Fauxtograms were never about deception. We were not interested in tricking people into believing that our movies were real. Instead, we wanted people to know the films were fictitious, but that they contained a reality that could end up prevailing and earning a life of its own.

On Instagram, which is how most people first run into them, fauxtograms appear to be merely photographs with subtitles. Something so inane, that there are now apps that do it automatically. But fauxtograms are a more complex play on reality: in addition to the photograph with the subtitle we do a complete data sheet of the movie (name, year, country, director) and each fauxtogram has a backstory that may be the plot of the film or maybe an outlandish production anecdote, a personal story of the director, the actors, or the technicians, or a recount of an unexpected reaction that took place when the movie first met its audience.

With all this we have gradually compiled an encyclopedia of fictitious cinema that has stood its ground in the real world. Film criticism journals published reviews of our fake movies (exhibit 12), people from the world of theater, film and music recorded video reviews discussing them (12) and Mexico City’s Centro de la Imagen invited us to do a screening of the series, set to a live concert of the original soundtrack of one of the fake movies.

To do the fauxtograms, we imposed ourselves these parameters:

  1. A cinema from every region in the world.
  2. A cinema with equal representation of women and men. We sought to create the world we would like to live in: one where more women have access to show their creations.
  3. Using the rest of the elements to tell what the subtitle and the image didn’t tell: the title, the name of the directors, the year, would subtly or conspicuously contribute meaning and complement the narrative.
  4. Taking a step back from meme culture or psychotherapeutic pretense. We sought to distance the project from short-lived, disposable narratives and overstatements that leave nothing to the viewer. We wanted to release the semiotic power of an image with a scrutable phrase to unravel in the mind of the spectator; almost in the tradition of Lao-Tzu’s axioms: remarks anchored in an unconcluded chain that, as a result of the narrative insufficiency, propel the reader to seek a point of clarity within the vastness of their own imagination.
  5. We also sought to avoid making the fauxtograms a personal journal. We believe that meaning is a phenomenon in the mind of the viewer; we didn’t want to exert an excessive influence in each person’s recreation. Maybe as a result of being four-hand works, they were never a personal matter. At one point or another one of us would inevitably slip and the other would contain or, in an attempt to understand would ask question that the other, by refraining to answer, would abandon. No prescriptions, no personal journals.
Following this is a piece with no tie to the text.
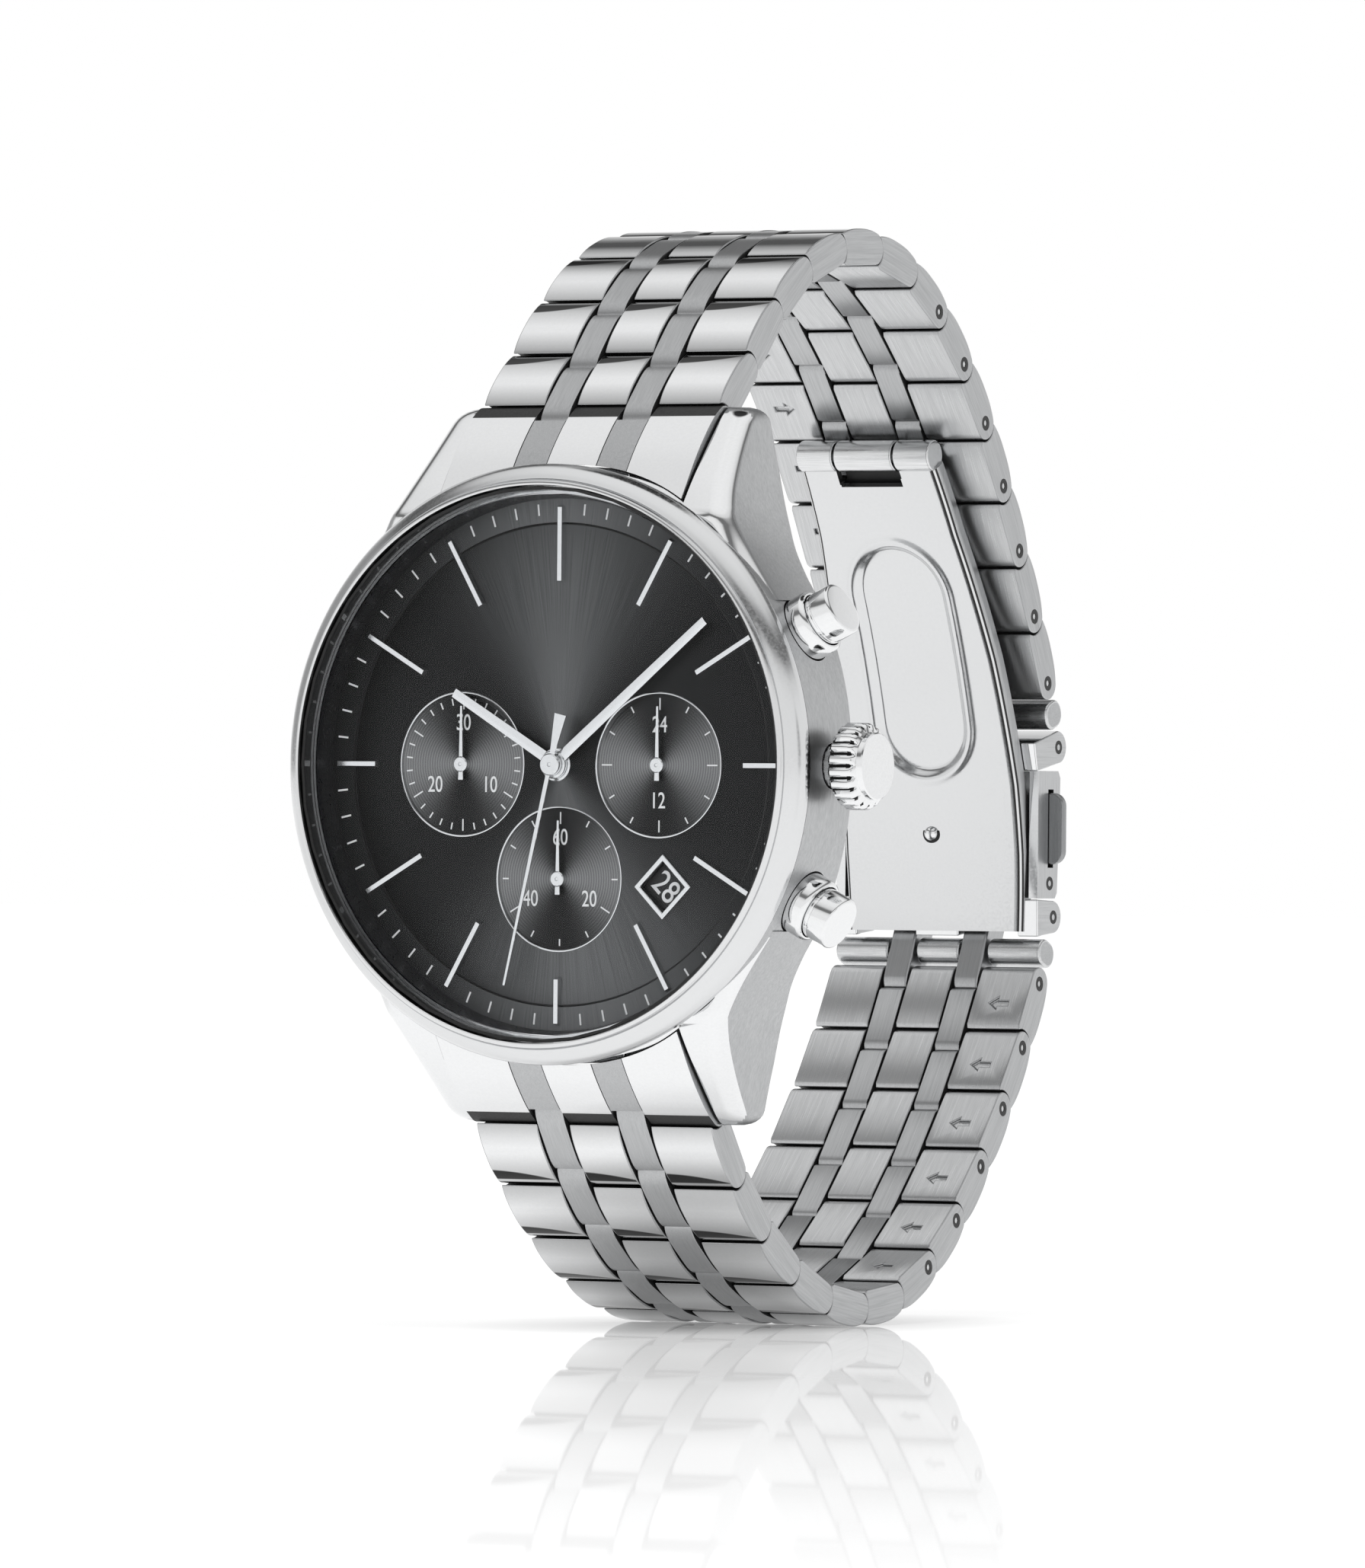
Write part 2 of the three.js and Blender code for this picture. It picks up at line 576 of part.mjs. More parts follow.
function outerBlade(upperHinge) {
  const bottom = 3.3;
  const top = KNUCKLE_ANGLE - 1;
  let blade = bladeSector(BLADE_INNER, BLADE_OUTER, bottom, top + 1, CLASP_HALF_WIDTH);
  blade = blade.intersect(planOfClasp(platePlan(0.8)));
  for (const x of [[BARREL_HALF - 0.02, CLASP_HALF_WIDTH], [-CLASP_HALF_WIDTH, 0.02 - BARREL_HALF]]) {
    blade = blade.subtract(knuckleRod(KNUCKLE_RADIUS + 0.25, x[0], x[1]));
  }
  blade = blade.add(knuckleRod(KNUCKLE_RADIUS, -BARREL_HALF, BARREL_HALF));
  blade = joined([blade, ...ears(upperHinge, BLADE_OUTER - 0.1, 0.95, columns(CLASP_HALF_WIDTH).outer)]);
  const foot = rectangle(45.9, -8.6, 47, -7.4); // carries the cover
  blade = blade.add(prismX(foot, -4.5, 4.5));
  blade = blade.subtract(hingePin(HINGE_PIN_RADIUS + 0.06, CLASP_HALF_WIDTH));
  return blade.add(upperPin(upperHinge));
}

function upperPin(hinge) {
  const reach = columns(CLASP_HALF_WIDTH).outer + 0.4;
  return prismX(circle(hinge, PIN_RADIUS, 6), -reach, reach);
}

function claspCover() {
  const outline = [[46.1, 0.1], [48.2, 0.1], [48.5, -0.4], [48.1, -8.8], [47.8, -9.2], [45.7, -9.2]];
  const inside = [[40, 2], [47.8, 2], [47.3, -11], [40, -11]];
  const points = (pairs) => pairs.map(([y, z]) => new THREE.Vector2(y, z));
  let cover = prismX(points(outline), -COVER_HALF_WIDTH, COVER_HALF_WIDTH);
  const wall = COVER_HALF_WIDTH - 0.75;
  cover = cover.subtract(prismX(points(inside), -wall, wall));
  for (const x of [[7, 9], [-9, -7]]) {
    cover = cover.subtract(prismX(rectangle(46.7, -6.95, 47.5, -1.25), x[0], x[1]));
  }
  return cover;
}

function claspButton(side) {
  const face = arc(new THREE.Vector2(5.1, -4.1), 4.6, -34, 34, 4);
  const outline = [...face, new THREE.Vector2(6.6, -1.5), new THREE.Vector2(6.6, -6.7)];
  return prismY(mirrored(outline, side, 1), 46.78, 47.42);
}

function addClasp(upperHinge, lowerHinge) {
  addPiece('clasp_outer_blade', outerBlade(upperHinge), brushedSteel());
  addPiece('clasp_cover', claspCover(), polishedSteel());
  addPiece('clasp_inner_plate', innerPlate(lowerHinge), polishedSteel());
  addPiece('clasp_hinge_pin', hingePin(HINGE_PIN_RADIUS, KNUCKLE_HALF - 0.1), brushedSteel());
  addPiece('clasp_button_3', claspButton(1), brushedSteel());
  addPiece('clasp_button_9', claspButton(-1), brushedSteel());
}

// ---- assembly -----------------------------------------------------------------------------------

addPiece('mid_case', midCase(), brushedSteel());
addPiece('bezel', bezel(), polishedSteel());
const glass = enamel(0xffffff, 0.02);
glass.transparent = true;
glass.opacity = 0.12;
addPiece('crystal', crystal(), glass);
addPiece('crystal_gasket', crystalGasket(), enamel(0x202020, 0.6));
addPiece('case_back', caseBack(), polishedSteel());
addPiece('dial', dial(), enamel(0x18191b, 0.35));
addPiece('dial_flange', dialFlange(), enamel(0x101112, 0.4));
addPiece('movement', movement(), steel(0x9a9484, 0.4));
addPiece('date_disc', dateDisc(), enamel(0x0d0d0e, 0.6));
addHands();
addCrown();
addPusher(2, PUSHER_ANGLE);
addPusher(4, -PUSHER_ANGLE);
for (const [hour, side] of [[12, 1], [6, -1]]) {
  addPiece(`end_link_${hour}`, endLink(side), polishedSteel());
  addPiece(`spring_bar_${hour}`, springBar(side), brushedSteel());
}
addStrap('upper', UPPER_HEADING, UPPER_BENDS, UPPER_HALF_LINK, 3.5, 1);
addStrap('lower', LOWER_HEADING, LOWER_BENDS, LOWER_HALF_LINK, 3.4, -1);
addClasp(
  hinges(UPPER_HEADING, UPPER_BENDS, UPPER_HALF_LINK, 1).at(-1),
  hinges(LOWER_HEADING, LOWER_BENDS, LOWER_HALF_LINK, -1).at(-1),
);

export default watch;
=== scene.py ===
"""Looks of a steel chronograph wristwatch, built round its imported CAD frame.

Lengths are in millimetres and in the frame's axes: +X to 3 o'clock, +Z to 12 o'clock, and the dial faces
-Y. A mesh is made in millimetres, in a frame of its own, and goes to metres when it is placed.
"""

import json
import math

import bmesh
import bpy
from mathutils import Matrix, Vector


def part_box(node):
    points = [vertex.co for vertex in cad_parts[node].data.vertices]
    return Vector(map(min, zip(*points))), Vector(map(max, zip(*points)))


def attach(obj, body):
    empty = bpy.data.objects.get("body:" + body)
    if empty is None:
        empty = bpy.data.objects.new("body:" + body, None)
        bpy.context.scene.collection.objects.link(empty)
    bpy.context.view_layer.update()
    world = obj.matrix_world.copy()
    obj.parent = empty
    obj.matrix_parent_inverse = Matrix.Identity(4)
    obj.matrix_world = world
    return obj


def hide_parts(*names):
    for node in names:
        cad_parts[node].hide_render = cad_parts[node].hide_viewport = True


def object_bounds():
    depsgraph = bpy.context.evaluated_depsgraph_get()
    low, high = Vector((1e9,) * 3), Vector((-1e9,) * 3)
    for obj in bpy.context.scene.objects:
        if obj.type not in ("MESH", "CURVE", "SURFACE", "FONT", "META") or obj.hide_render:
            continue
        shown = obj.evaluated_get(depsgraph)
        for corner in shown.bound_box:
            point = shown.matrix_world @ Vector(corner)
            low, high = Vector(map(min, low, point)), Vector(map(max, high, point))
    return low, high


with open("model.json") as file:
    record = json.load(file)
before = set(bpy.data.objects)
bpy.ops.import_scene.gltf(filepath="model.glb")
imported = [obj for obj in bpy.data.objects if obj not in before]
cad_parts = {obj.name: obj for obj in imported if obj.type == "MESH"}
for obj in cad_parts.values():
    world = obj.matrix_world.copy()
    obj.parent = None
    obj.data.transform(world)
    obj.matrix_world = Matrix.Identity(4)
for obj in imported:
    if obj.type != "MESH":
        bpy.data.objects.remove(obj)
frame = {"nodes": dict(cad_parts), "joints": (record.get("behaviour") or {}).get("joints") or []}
CAD_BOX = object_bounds()
MM = 0.001


def cad_box(node):
    """Lowest and highest corner of a CAD node, in millimetres."""
    low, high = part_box(node)
    return low / MM, high / MM


HINGES = {joint["child"]: Vector(joint["pos_m"]) / MM for joint in frame["joints"] if "pos_m" in joint}

# ---- driving dimensions ----

DIAL_Y = cad_box("dial")[0].y
STEM_Y = HINGES["crown"].y
CASE_RADIUS = 20.9
BEZEL_RADIUS = cad_box("bezel")[1].x
BORE_RADIUS = 18.95
CRYSTAL_RADIUS = cad_box("crystal")[1].x
FLANGE_RADIUS = 18.62
LUG_GAP = 10.05
LUG_ROUNDING = 1.35
SUB_DIAL_RADIUS = 5.1
CHAPTER_RADIUS = 16.9  # step between the dial's middle and its outer ring
PUSHER_ANGLE = 27

PITCH = 5.33
LINK_END = 1.2
LINK_SOCKET = 1.36
LINK_INNER = -1.15
WIDE_CREST = 1.48
NARROW_CREST = 1.4
STRAP_HALF_WIDTH = 9.75
CENTRE_COLUMN = 2.05  # half of the centre column's width
NARROW_COLUMN = 2.31
COLUMN_GAP = 0.16
PIN_RADIUS = 0.45
PIN_END_RADIUS = 0.22
PIN_BORE = 0.56
FIRST_DRILLED_ROW = 6
UPPER_ROWS = 13
LOWER_ROWS = 12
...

As in everything: the concept must come before the first step. The fauxtograms were guided by all the above, but mostly by an opposition to two Western notions we believe have interfered with the personal enjoyment of art: the notion of Truth, and the notion of the Artist as an individual genius. As we make progress in learning about the mind, neuroscience is discovering that reality is actually a consensus of sorts, not a static entity. The History of media made us realize that reality is rather accessible and subject to manipulation; science, that it is provisional. We believe, following an idea put in writing by Bakhtin, that any utterance is a link in a long chain of utterances, owing its existence to the preceding one: that no idea is original or proprietary, but rather a personal revision forever in debt to a chain of factors that propitiated it: there can be no Richard Prince without Duchamp.

With these precepts we sought to build fictions that would be undistinguishable from realities. Realities that are neither right, nor wrong, nor unique, a feat or an embarrassment, they are only what their creative possibilities allow them to be. Fictions that are as real as reality is fictional.